**Work instructions:** Take the data below and repeat it exactly.

**Given information:**
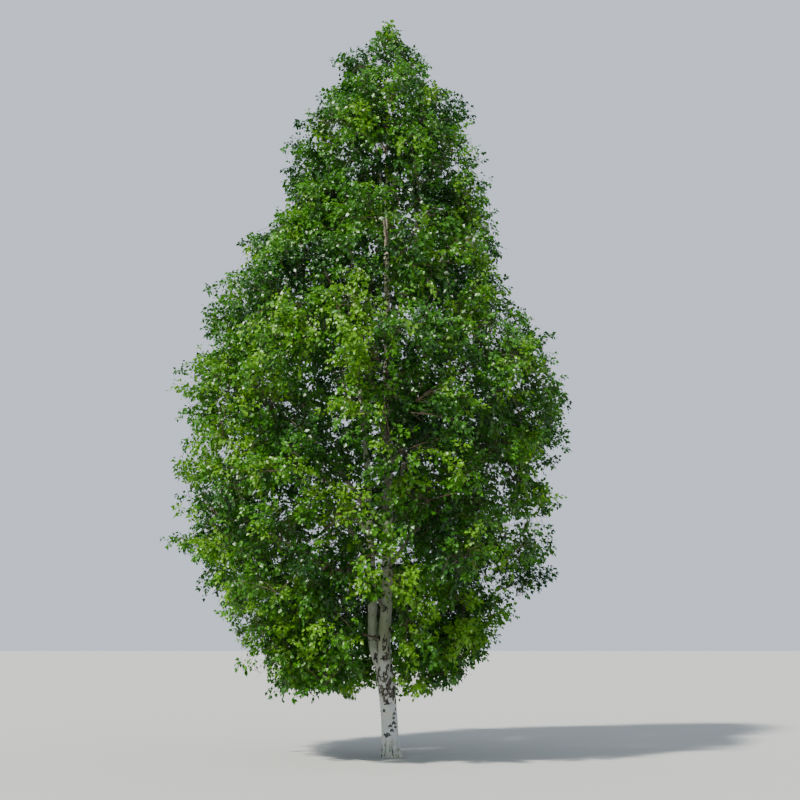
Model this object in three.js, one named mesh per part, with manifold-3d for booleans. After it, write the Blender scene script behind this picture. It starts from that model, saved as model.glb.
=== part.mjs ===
// A birch tree in full leaf. A white trunk flares at the foot and forks low into a leader and a second stem.
// Boughs climb round both in a spiral, and each ends in a mass of twigs and sprays of leaves.
// Millimetres, +Z up. The origin is the middle of the flat cut at ground level, and the front faces -Y.
import * as THREE from 'three';
import { mergeVertices } from 'three/addons/utils/BufferGeometryUtils.js';
import Module from 'manifold-3d';

const wasm = await Module();
wasm.setup();

const treeHeight = 11800;
const touchGap = 0.3; // between a limb and the piece that carries it
const cutGap = 0.4; // round a limb, where it is cut out of the piece that it carries
const degree = Math.PI / 180;
const goldenAngle = 137.508 * degree;

// How far the crown reaches to the left (-X) and to the right (+X) of the foot, by height
const crownProfile = [
  { height: 900, left: 1850, right: 1000 },
  { height: 1350, left: 2200, right: 1450 },
  { height: 2300, left: 2780, right: 2200 },
  { height: 3100, left: 3300, right: 2480 },
  { height: 4300, left: 3330, right: 2600 },
  { height: 5400, left: 3450, right: 2850 },
  { height: 6300, left: 3250, right: 2450 },
  { height: 7200, left: 2780, right: 2050 },
  { height: 8300, left: 1980, right: 1780 },
  { height: 9400, left: 1760, right: 1600 },
  { height: 10200, left: 1400, right: 1300 },
  { height: 11000, left: 880, right: 780 },
  { height: 11500, left: 430, right: 380 },
  { height: treeHeight, left: 260, right: 230 },
];

// The centre line of the trunk: a slight lean to the left up to the fork, then nearly plumb
const leaderLine = [
  { height: 0, x: 0, y: 0 },
  { height: 650, x: -34, y: 4 },
  { height: 1270, x: -92, y: 0 },
  { height: 1750, x: -100, y: -14 },
  { height: 2400, x: -58, y: -24 },
  { height: 5000, x: -60, y: 10 },
  { height: 7400, x: -76, y: -12 },
  { height: 8300, x: -94, y: 0 },
  { height: 10950, x: -70, y: 0 },
];
const leader = {
  top: 10950, topRadius: 9, buttRadius: 121, flare: 46, flareHeight: 130,
  forkSwell: 20, forkHeight: 1110, forkSpread: 170, aboveFork: 94, aboveForkHeight: 1500,
  sides: 12, rings: 20, crowding: 1.7, // the rings lie closer towards the foot
};

// The second stem leaves the fork to the left and a little behind, then runs up beside the leader
const secondLine = [
  { height: 1020, x: -62, y: 10 },
  { height: 1500, x: -246, y: 84 },
  { height: 1800, x: -280, y: 100 },
  { height: 2400, x: -288, y: 112 },
  { height: 4900, x: -430, y: 170 },
  { height: 7900, x: -860, y: 330 },
];
const second = {
  foot: 1020, top: 7900, footRadius: 80, topRadius: 13, azimuth: 160 * degree, sides: 8, rings: 10, crowding: 1.5,
};

const bough = {
  count: 27, seed: 1923, firstAzimuth: 200 * degree, azimuthJitter: 16 * degree,
  lowestRoot: 1640, rootStep: 62, lowestTip: 1300, highestTip: 10900,
  riseAtFoot: -10 * degree, riseAtTop: 56 * degree, leaveSteeper: 24 * degree, steepest: 68 * degree,
  share: 0.34, // of the way out, where it enters its mass
  tipInside: 0.62, // of a spray's length, from its tip to the outside of the crown
  thinnest: 5, thickness: 0.0105, tipThickness: 0.3, sides: 6, rings: 3,
};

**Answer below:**
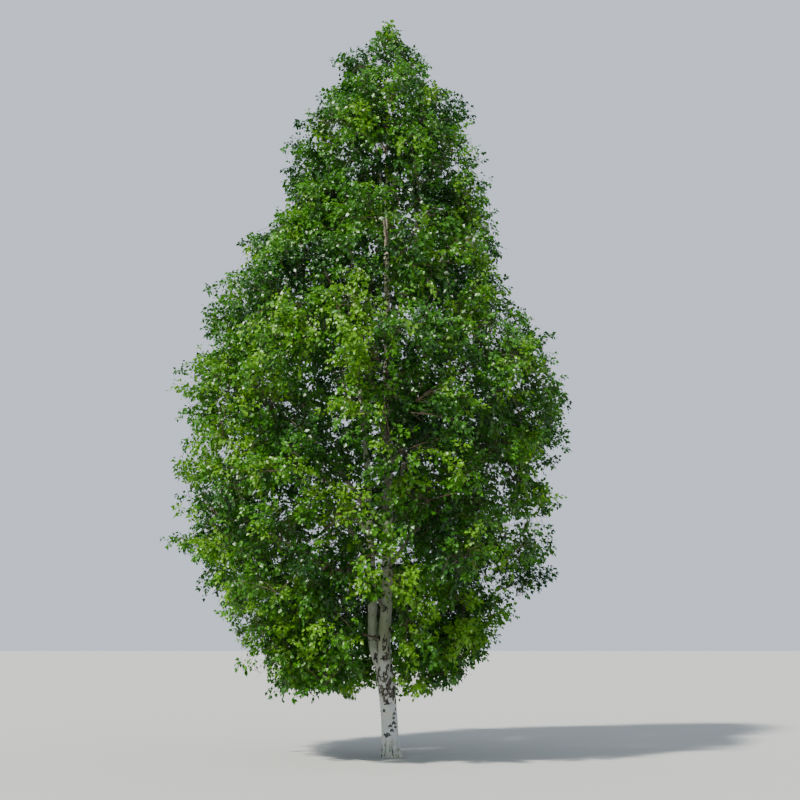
Model this object in three.js, one named mesh per part, with manifold-3d for booleans. After it, write the Blender scene script behind this picture. It starts from that model, saved as model.glb.
=== part.mjs ===
// A birch tree in full leaf. A white trunk flares at the foot and forks low into a leader and a second stem.
// Boughs climb round both in a spiral, and each ends in a mass of twigs and sprays of leaves.
// Millimetres, +Z up. The origin is the middle of the flat cut at ground level, and the front faces -Y.
import * as THREE from 'three';
import { mergeVertices } from 'three/addons/utils/BufferGeometryUtils.js';
import Module from 'manifold-3d';

const wasm = await Module();
wasm.setup();

const treeHeight = 11800;
const touchGap = 0.3; // between a limb and the piece that carries it
const cutGap = 0.4; // round a limb, where it is cut out of the piece that it carries
const degree = Math.PI / 180;
const goldenAngle = 137.508 * degree;

// How far the crown reaches to the left (-X) and to the right (+X) of the foot, by height
const crownProfile = [
  { height: 900, left: 1850, right: 1000 },
  { height: 1350, left: 2200, right: 1450 },
  { height: 2300, left: 2780, right: 2200 },
  { height: 3100, left: 3300, right: 2480 },
  { height: 4300, left: 3330, right: 2600 },
  { height: 5400, left: 3450, right: 2850 },
  { height: 6300, left: 3250, right: 2450 },
  { height: 7200, left: 2780, right: 2050 },
  { height: 8300, left: 1980, right: 1780 },
  { height: 9400, left: 1760, right: 1600 },
  { height: 10200, left: 1400, right: 1300 },
  { height: 11000, left: 880, right: 780 },
  { height: 11500, left: 430, right: 380 },
  { height: treeHeight, left: 260, right: 230 },
];

// The centre line of the trunk: a slight lean to the left up to the fork, then nearly plumb
const leaderLine = [
  { height: 0, x: 0, y: 0 },
  { height: 650, x: -34, y: 4 },
  { height: 1270, x: -92, y: 0 },
  { height: 1750, x: -100, y: -14 },
  { height: 2400, x: -58, y: -24 },
  { height: 5000, x: -60, y: 10 },
  { height: 7400, x: -76, y: -12 },
  { height: 8300, x: -94, y: 0 },
  { height: 10950, x: -70, y: 0 },
];
const leader = {
  top: 10950, topRadius: 9, buttRadius: 121, flare: 46, flareHeight: 130,
  forkSwell: 20, forkHeight: 1110, forkSpread: 170, aboveFork: 94, aboveForkHeight: 1500,
  sides: 12, rings: 20, crowding: 1.7, // the rings lie closer towards the foot
};

// The second stem leaves the fork to the left and a little behind, then runs up beside the leader
const secondLine = [
  { height: 1020, x: -62, y: 10 },
  { height: 1500, x: -246, y: 84 },
  { height: 1800, x: -280, y: 100 },
  { height: 2400, x: -288, y: 112 },
  { height: 4900, x: -430, y: 170 },
  { height: 7900, x: -860, y: 330 },
];
const second = {
  foot: 1020, top: 7900, footRadius: 80, topRadius: 13, azimuth: 160 * degree, sides: 8, rings: 10, crowding: 1.5,
};

const bough = {
  count: 27, seed: 1923, firstAzimuth: 200 * degree, azimuthJitter: 16 * degree,
  lowestRoot: 1640, rootStep: 62, lowestTip: 1300, highestTip: 10900,
  riseAtFoot: -10 * degree, riseAtTop: 56 * degree, leaveSteeper: 24 * degree, steepest: 68 * degree,
  share: 0.34, // of the way out, where it enters its mass
  tipInside: 0.62, // of a spray's length, from its tip to the outside of the crown
  thinnest: 5, thickness: 0.0105, tipThickness: 0.3, sides: 6, rings: 3,
};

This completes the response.